> Data in this exercise:
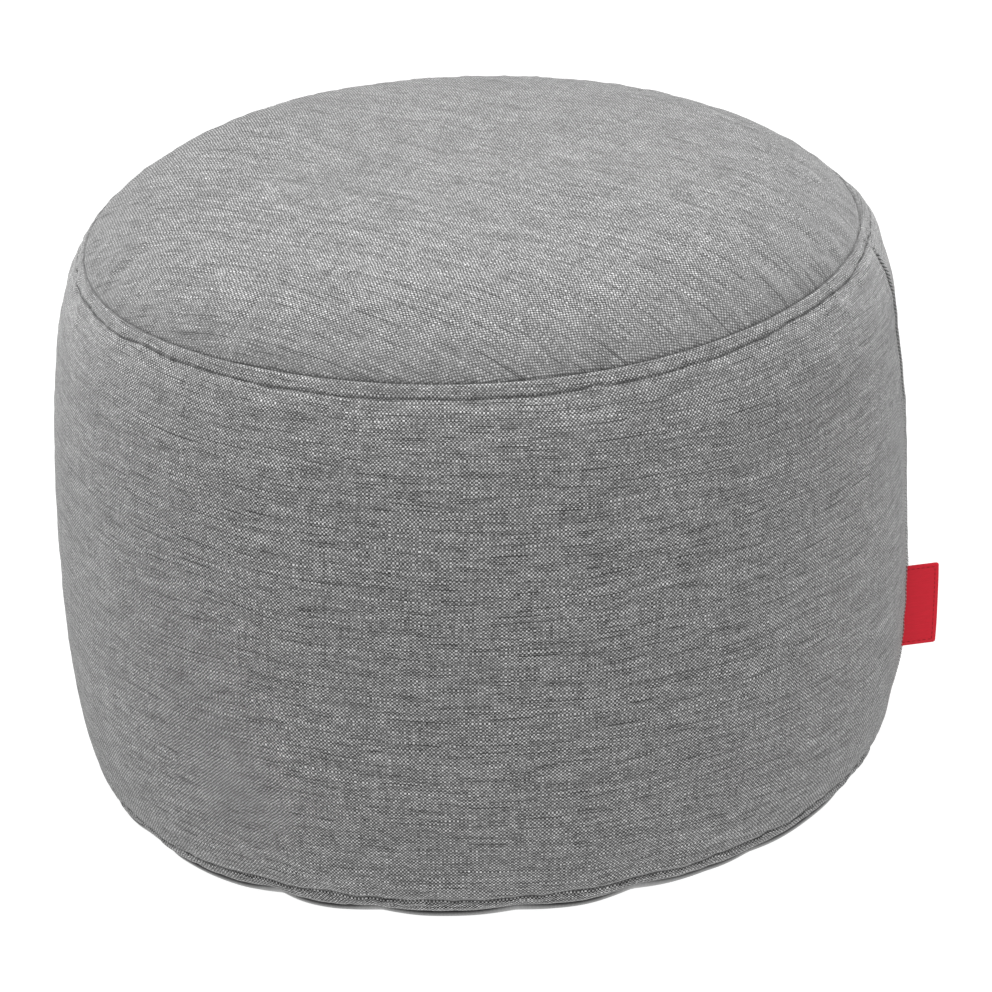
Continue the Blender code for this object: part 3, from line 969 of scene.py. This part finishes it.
# %% [markdown]
# ## The red tape
#
# A narrow woven tape is folded in half and caught in the closing seam by its two ends.  A
# sheet is drawn as it runs: out along the front leaf, round the fold, and back.  Its outer
# corners are rounded, and it gets its thickness from Solidify.  It carries nothing but a
# border of small stitches.

# %% Fold the tape
TAPE_HEIGHT, TAPE_REACH, TAPE_FOOT = 0.0525, 0.0200, 0.057
TAPE_THICK, TAPE_APART = 0.00045, 0.00036
TAPE_ANGLE = math.radians(7.0)
TAPE_CORNER, TAPE_ROOT, TAPE_CURL, TAPE_SPREAD = 0.0013, 0.0035, 0.0006, 0.06
TAPE_ROWS = 27
TAPE_OUT = Vector((math.cos(TAPE_ANGLE), math.sin(TAPE_ANGLE), 0.0))
TAPE_ASIDE = np.array([-math.sin(TAPE_ANGLE), math.cos(TAPE_ANGLE), 0.0])


def tape_point(out, aside, height):
    """A place on the tape: out from the wall, aside from its middle, and up."""
    root = settled(smooth_curve(height, HEIGHTS, RADII), height, CLOSING_SEAM_ANGLE)
    share = (height - TAPE_FOOT) / TAPE_HEIGHT
    curl = TAPE_CURL * np.sin(math.pi * share) * np.clip(out / TAPE_REACH, 0, 1) ** 2
    out = out * (1.0 + TAPE_SPREAD * (1.0 - share))
    return root + np.multiply.outer(out, TAPE_OUT) + np.multiply.outer(aside + curl, TAPE_ASIDE)


def tape_run():
    """Distance out and aside for a strip that goes out, round the fold and back."""
    straight = TAPE_REACH - TAPE_APART
    out = np.concatenate([np.linspace(-TAPE_ROOT, straight - 0.004, 8),
                          np.linspace(straight - 0.0034, straight, 7)])
    turn = np.linspace(0, math.pi, 9)[1:-1]
    outs = np.concatenate([out, straight + TAPE_APART * np.sin(turn), out[::-1]])
    asides = np.concatenate([np.full(len(out), -TAPE_APART), -TAPE_APART * np.cos(turn),
                             np.full(len(out), TAPE_APART)])
    return outs, asides


outs, asides = tape_run()
run = np.concatenate([[0.0], np.cumsum(np.hypot(np.diff(outs), np.diff(asides)))])
past = np.clip((outs - (TAPE_REACH - TAPE_CORNER)) / TAPE_CORNER, 0.0, 1.0)
trim = TAPE_CORNER * (1.0 - np.sqrt(1.0 - np.minimum(past, 0.985) ** 2))
shares = np.linspace(0.0, 1.0, TAPE_ROWS)
tape_heights = TAPE_FOOT + trim[:, None] + shares * (TAPE_HEIGHT - 2 * trim[:, None])
tape_verts = np.stack([tape_point(np.full(TAPE_ROWS, o), np.full(TAPE_ROWS, a), h)
                       for o, a, h in zip(outs, asides, tape_heights)])
starts = [TAPE_ROWS * i + j for i in range(len(outs) - 1) for j in range(TAPE_ROWS - 1)]
tape_faces = [(at, at + TAPE_ROWS, at + TAPE_ROWS + 1, at + 1) for at in starts]
label_tape = new_object("label_tape", tape_verts.reshape(-1, 3).tolist(), tape_faces)
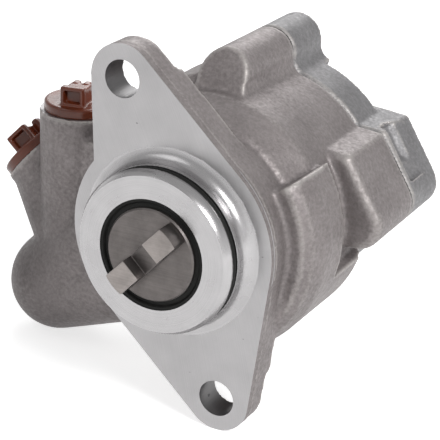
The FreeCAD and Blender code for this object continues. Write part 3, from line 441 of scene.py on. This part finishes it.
def cast_finish(name, dark, pale, worn_and_highlit_tone, pebble, edges=True):
    """Sand-cast aluminium: speckled tone, pebbled skin, rubbed edges with a painted highlight, painted shade
    in the hollows and on the port barrel's lower left, and a painted shadow in the joint's gap.
    """
    finish, tree, shader, place = new_finish(name)
    x, y, z = axes(tree, place)
    blotch = spread(tree, grain(tree, place, 80, 4, 0.6), 0.3, 0.7, 0.1, 0.55)
    skin = grain(tree, place, 800, 5, 0.65)
    tone = sum_of(tree, blotch, spread(tree, skin, 0.35, 0.65, 0.0, 0.45))
    colour = between(tree, tone, dark, pale)
    # Painted shade: darker towards the left and the bottom of the port barrel
    barrel_shade = sum_of(tree, spread(tree, x, *BARREL_SHADE_X), spread(tree, z, *BARREL_SHADE_Z), "MULTIPLY")
    colour = between(tree, sum_of(tree, barrel_shade, 0.6, "MULTIPLY"), colour, shade(dark, 0.5))
    if edges:
        shape = add(tree, "ShaderNodeNewGeometry").outputs["Pointiness"]
        rough_shape = sum_of(tree, shape, spread(tree, skin, 0.3, 0.7, -0.006, 0.006))
        # Painted shade: darker where the surface is hollow
        hollow_shade = spread(tree, rough_shape, 0.49, 0.42, 0.0, 0.6)
        colour = between(tree, hollow_shade, colour, shade(dark, 0.4))
        # Partly edge wear, partly painted highlight: paler along the convex crests
        edge_wear_and_highlight = spread(tree, rough_shape, 0.508, 0.55, 0.0, 0.8)
        colour = between(tree, edge_wear_and_highlight, colour, worn_and_highlit_tone)
    # Painted shadow: a near-black band along the joint of housing and cover, outside the flat joint face
    off_joint = sum_of(tree, sum_of(tree, y, JOINT_Y, "SUBTRACT"), 0.0, "ABSOLUTE")
    outside = spread(tree, from_shaft(tree, place), *JOINT_SHADOW_RADIUS)
    joint_shadow = sum_of(tree, spread(tree, off_joint, *JOINT_SHADOW_HALF_WIDTH), outside, "MULTIPLY")
    colour = between(tree, joint_shadow, colour, JOINT_SHADOW_COLOUR)
    bumps = dents(tree, grain(tree, place, 700, 3, 0.55), pebble)
    fine = dents(tree, grain(tree, place, 2400, 2, 0.5), pebble * 0.25, bumps)
    join(tree, shader, colour, spread(tree, skin, 0.35, 0.65, 0.62, 0.46), fine, 0.55)
    return finish


def milled_finish(name, colour, rough=0.34):
    """Face-milled metal with faint arcs from the cutter, wide clouds and a few nicks."""
    finish, tree, shader, place = new_finish(name)
    offset = add(tree, "ShaderNodeMapping")
    offset.inputs["Location"].default_value = CUTTER_OFFSET
    tree.links.new(place, offset.inputs["Vector"])
    lines = tool_lines(tree, length_of(tree, offset.outputs["Vector"]), 2600)
    cloud = grain(tree, place, 70, 4, 0.6)
    wide = spread(tree, grain(tree, place, 26, 3, 0.55), 0.35, 0.65, 0.0, 0.4)
    near_tone = spread(tree, cloud, 0.35, 0.65, 0.0, 0.5)
    tone = sum_of(tree, near_tone, spread(tree, lines, 0.3, 0.7, 0.0, 0.5))
    tone = sum_of(tree, sum_of(tree, tone, 0.6, "MULTIPLY"), wide)
    metal = between(tree, tone, shade(colour, 0.84), shade(colour, 1.06))
    slanted = stretched(tree, place, (1, 1, 1.8), (0, NICK_SLANT, 0))
    nick = spread(tree, grain(tree, slanted, 300, 2, 0.5), 0.715, 0.75, 0.0, 0.75)
    metal = between(tree, nick, metal, shade(colour, 0.3))
    dull = spread(tree, cloud, 0.3, 0.7, rough + 0.06, rough - 0.04)
    join(tree, shader, metal, dull, dents(tree, lines, 0.006 * MM), 0.85)
    return finish


def turned_finish(name, colour, rough=0.24):
    """Turned metal: fine feed lines round the shaft's axis."""
    finish, tree, shader, place = new_finish(name)
    feed = sum_of(tree, from_shaft(tree, place), axes(tree, place)[1])
    lines = tool_lines(tree, feed, 3200)
    cloud = grain(tree, place, 90, 4, 0.6)
    near_tone = spread(tree, cloud, 0.35, 0.65, 0.0, 0.4)
    tone = sum_of(tree, near_tone, spread(tree, lines, 0.3, 0.7, 0.0, 0.6))
    metal = between(tree, tone, shade(colour, 0.84), colour)
    dull = spread(tree, cloud, 0.3, 0.7, rough + 0.06, rough - 0.03)
    join(tree, shader, metal, dull, dents(tree, lines, 0.008 * MM), 0.95)
    return finish


def steel_finish(name, colour, rough=0.36):
    """Ground or brushed steel with short scratches along the tang and a faint stain."""
    finish, tree, shader, place = new_finish(name)
    along = stretched(tree, place, (60, 900, 2600), (0, TANG_ANGLE, 0))
    scratch = grain(tree, along, 1.0, 3, 0.6)
    stain = grain(tree, place, 160, 5, 0.65)
    near_tone = spread(tree, stain, 0.35, 0.65, 0.0, 0.6)
    tone = sum_of(tree, near_tone, spread(tree, scratch, 0.3, 0.7, 0.0, 0.4))
    metal = between(tree, tone, shade(colour, 0.68), colour)
    dull = spread(tree, stain, 0.3, 0.7, rough + 0.1, rough - 0.06)
    join(tree, shader, metal, dull, dents(tree, scratch, 0.012 * MM), 0.9)
    return finish


def plain_metal(name, colour, rough, depth=0.006 * MM):
    """Small metal part with a light grain."""
    finish, tree, shader, place = new_finish(name)
    skin = grain(tree, place, 900, 4, 0.6)
    metal = between(tree, spread(tree, skin, 0.3, 0.7), shade(colour, 0.8), colour)
    dull = spread(tree, skin, 0.3, 0.7, rough + 0.08, rough - 0.05)
    join(tree, shader, metal, dull, dents(tree, skin, depth), 0.9)
    return finish


def rubber_finish(name, colour):
    """Moulded black rubber with a faint bloom."""
    finish, tree, shader, place = new_finish(name)
    bloom = grain(tree, place, 300, 4, 0.6)
    rubber = between(tree, spread(tree, bloom, 0.4, 0.75), colour, shade(colour, 2.0))
    bumps = dents(tree, grain(tree, place, 2200, 3, 0.5), 0.01 * MM)
    join(tree, shader, rubber, spread(tree, bloom, 0.3, 0.7, 0.5, 0.64), bumps)
    shader.inputs["Specular IOR Level"].default_value = 0.2
    return finish


def plastic_finish(name, colour):
    """Glossy moulded plastic with slight flow marks."""
    finish, tree, shader, place = new_finish(name)
    flow = grain(tree, place, 130, 4, 0.55)
    plastic = between(tree, spread(tree, flow, 0.35, 0.65), shade(colour, 0.78), colour)
    bumps = dents(tree, grain(tree, place, 420, 3, 0.5), 0.03 * MM)
    join(tree, shader, plastic, spread(tree, flow, 0.3, 0.7, 0.18, 0.28), bumps)
    return finish


def merged_copy(node):
    """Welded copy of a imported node's mesh."""
    shape = bmesh.new()
    shape.from_mesh(NODES[node].data)
    bmesh.ops.remove_doubles(shape, verts=shape.verts, dist=MERGE)
    return shape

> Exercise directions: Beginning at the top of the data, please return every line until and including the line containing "# border of small stitches.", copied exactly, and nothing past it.

> Task answer:
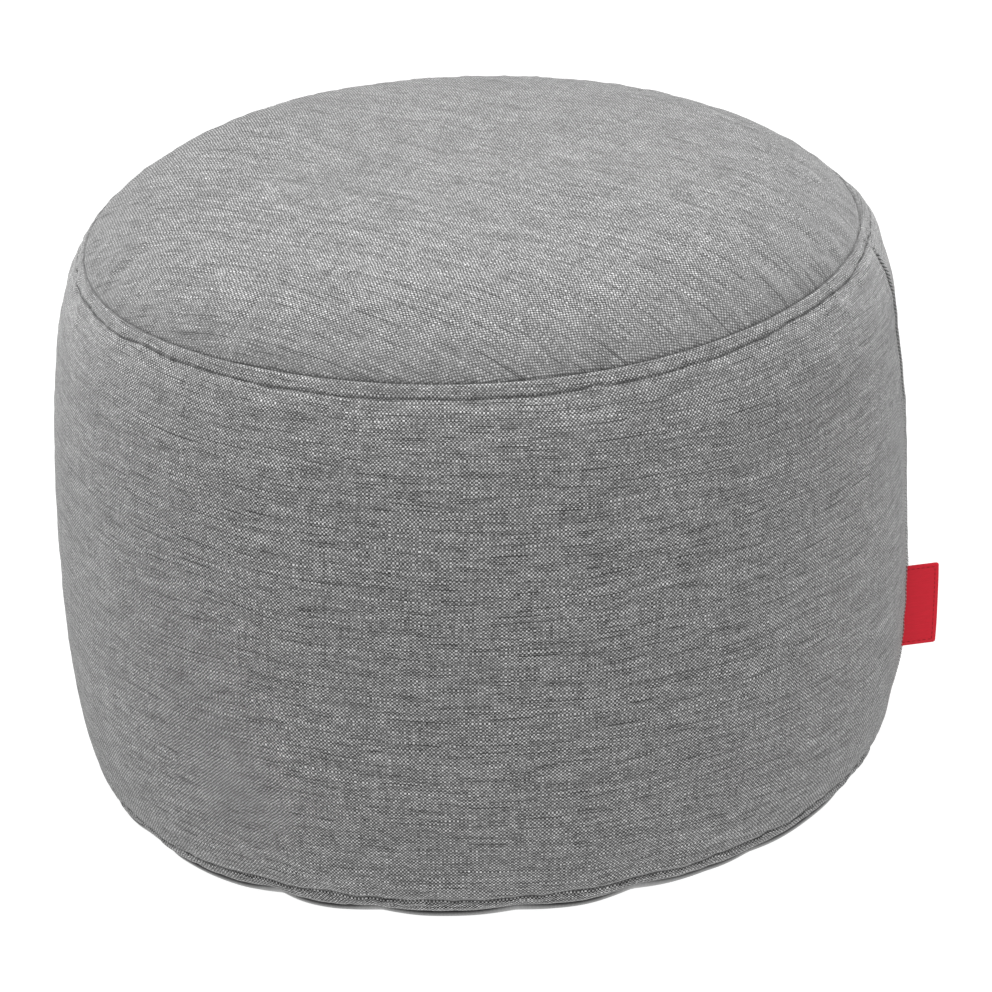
Continue the Blender code for this object: part 3, from line 969 of scene.py. This part finishes it.
# %% [markdown]
# ## The red tape
#
# A narrow woven tape is folded in half and caught in the closing seam by its two ends.  A
# sheet is drawn as it runs: out along the front leaf, round the fold, and back.  Its outer
# corners are rounded, and it gets its thickness from Solidify.  It carries nothing but a
# border of small stitches.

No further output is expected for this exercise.